Bandar Lampung (Lampost.co) – Tren pembelian properti di Lampung menunjukkan pertumbuhan positif, baik pada segmen komersial maupun subsidi. Perbankan menilai sektor perumahan masih menjadi penopang penting bagi pertumbuhan ekonomi daerah, seiring meningkatnya minat masyarakat untuk memiliki hunian.
Poin Penting:
- Tren pembelian properti di Lampung terus meningkat. Segmen rumah subsidi mencatat pertumbuhan tertinggi.
- Program subsidi pemerintah mempermudah masyarakat membeli rumah.
- BTN Syariah membuka akses pembiayaan untuk pekerja formal dan nonformal.
- Masyarakat berpenghasilan setara UMR masih bisa memiliki rumah subsidi.
Branch Manager BTN Syariah Lampung, Asti Kumala Putri, mengatakan peningkatan paling signifikan terjadi pada pembelian rumah subsidi. Selain harganya yang lebih terjangkau, program bantuan pendanaan melalui subsidi pemerintah dinilai menjadi faktor pendorong utama.
Baca juga : Perbankan Optimistis terhadap Pertumbuhan Pembiayaan Sektor Properti di Lampung
“Pembelian perumahan komersial maupun subsidi di Lampung keduanya tumbuh, tapi yang paling optimis itu adalah pembelian rumah subsidi. Karena ada subsidi yang memudahkan masyarakat untuk membayar DP dan mempercepat proses pembiayaan,” ujarnya.
Ia menjelaskan, berdasarkan survei internal BTN Group, alasan utama generasi milenial belum memiliki rumah adalah ketidakmampuan membayar uang muka (DP). Melalui fasilitas subsidi dan kemudahan administrasi, pihaknya berupaya menjembatani kelompok usia produktif agar lebih mudah mengakses pembiayaan perumahan.
Selain menyasar pekerja dengan pendapatan tetap, BTN Syariah juga memperluas akses bagi pekerja nonformal. Asti menyebut banyak kalangan pekerja kreatif dan pelaku usaha mandiri kini memiliki pendapatan stabil serta potensi untuk meningkatkannya.
“Kita harus memberi ruang juga untuk para pekerja nonformal. Selain monitoring risiko, kami juga melihat potensi mereka ke depan,” jelasnya.
Menurutnya, rumah tidak hanya berfungsi sebagai tempat tinggal, tetapi juga sebagai instrumen investasi jangka panjang. Dalam beberapa tahun pertama, pembeli mungkin merasa terbebani cicilan, namun setelah melewati tahun ketiga, nilai aset biasanya meningkat signifikan.

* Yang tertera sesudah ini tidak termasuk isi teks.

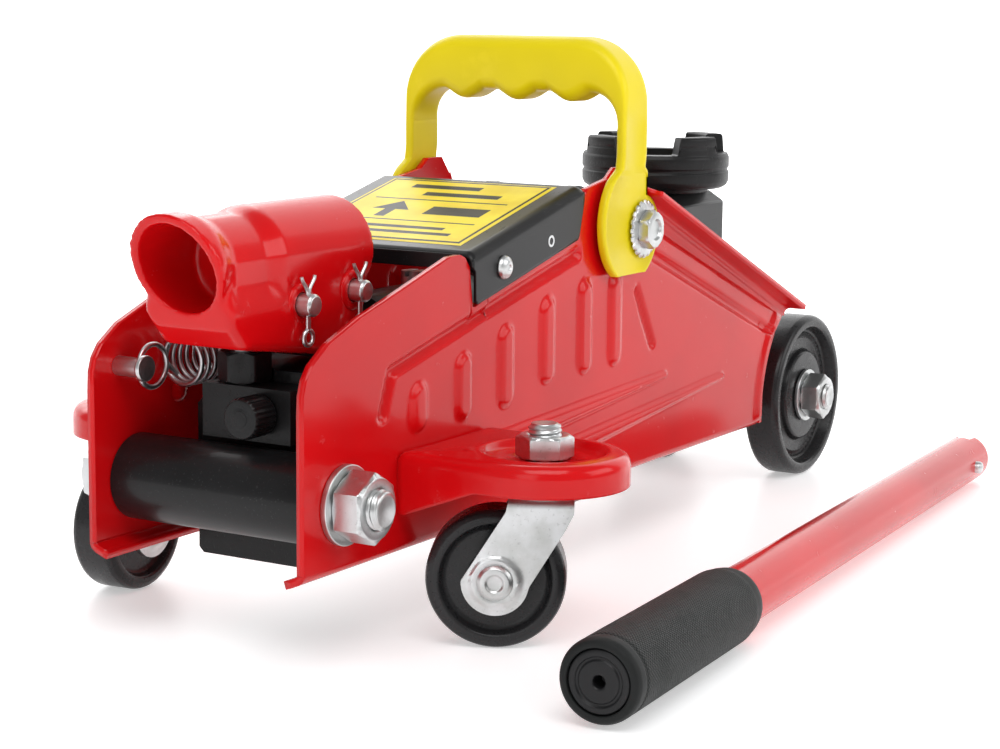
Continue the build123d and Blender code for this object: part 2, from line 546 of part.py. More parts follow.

“Harga rumah cenderung naik eksponensial. Di BTN, kami bahkan memberikan opsi top up setelah tiga atau lima tahun, karena kenaikan nilai rumah bisa dikonversi menjadi pembiayaan,” kata dia.
Ia menambahkan, tren lain yang muncul adalah meningkatnya pembelian rumah dari kalangan Gen Z yang sebagian besar belum berumah tangga. Asti menilai, mereka berani mengambil keputusan investasi lebih dini ketika penghasilannya sudah mencukupi.
“Banyak Gen Z yang belum berumah tangga tapi sudah membeli rumah. Ketika penghasilan mereka di atas Rp5 juta, atau misal sebagai freelancer maupun business owner sudah punya pendapatan setara itu, mereka sudah percaya diri mengambil angsuran,” ujarnya.
Asti menilai, masyarakat dengan pendapatan setara UMR pun masih memiliki peluang besar untuk memiliki rumah, terutama di segmen rumah subsidi dengan cicilan sekitar Rp1 juta per bulan.
“Repayment capacity-nya masih sangat cukup (gaji UMR) bahkan berlebih. Jadi sebenarnya sangat bisa untuk punya rumah di BTN Syariah,” tuturnya.
Dengan semakin banyaknya pilihan tipe dan lokasi rumah dari para pengembang, masyarakat kini memiliki alternatif yang lebih luas untuk menentukan hunian sesuai kemampuan.
“Sekarang tinggal kemauan. Rumah sudah banyak, pengembang juga aktif. Ini saatnya masyarakat memutuskan untuk membeli rumah,” pungkasnya.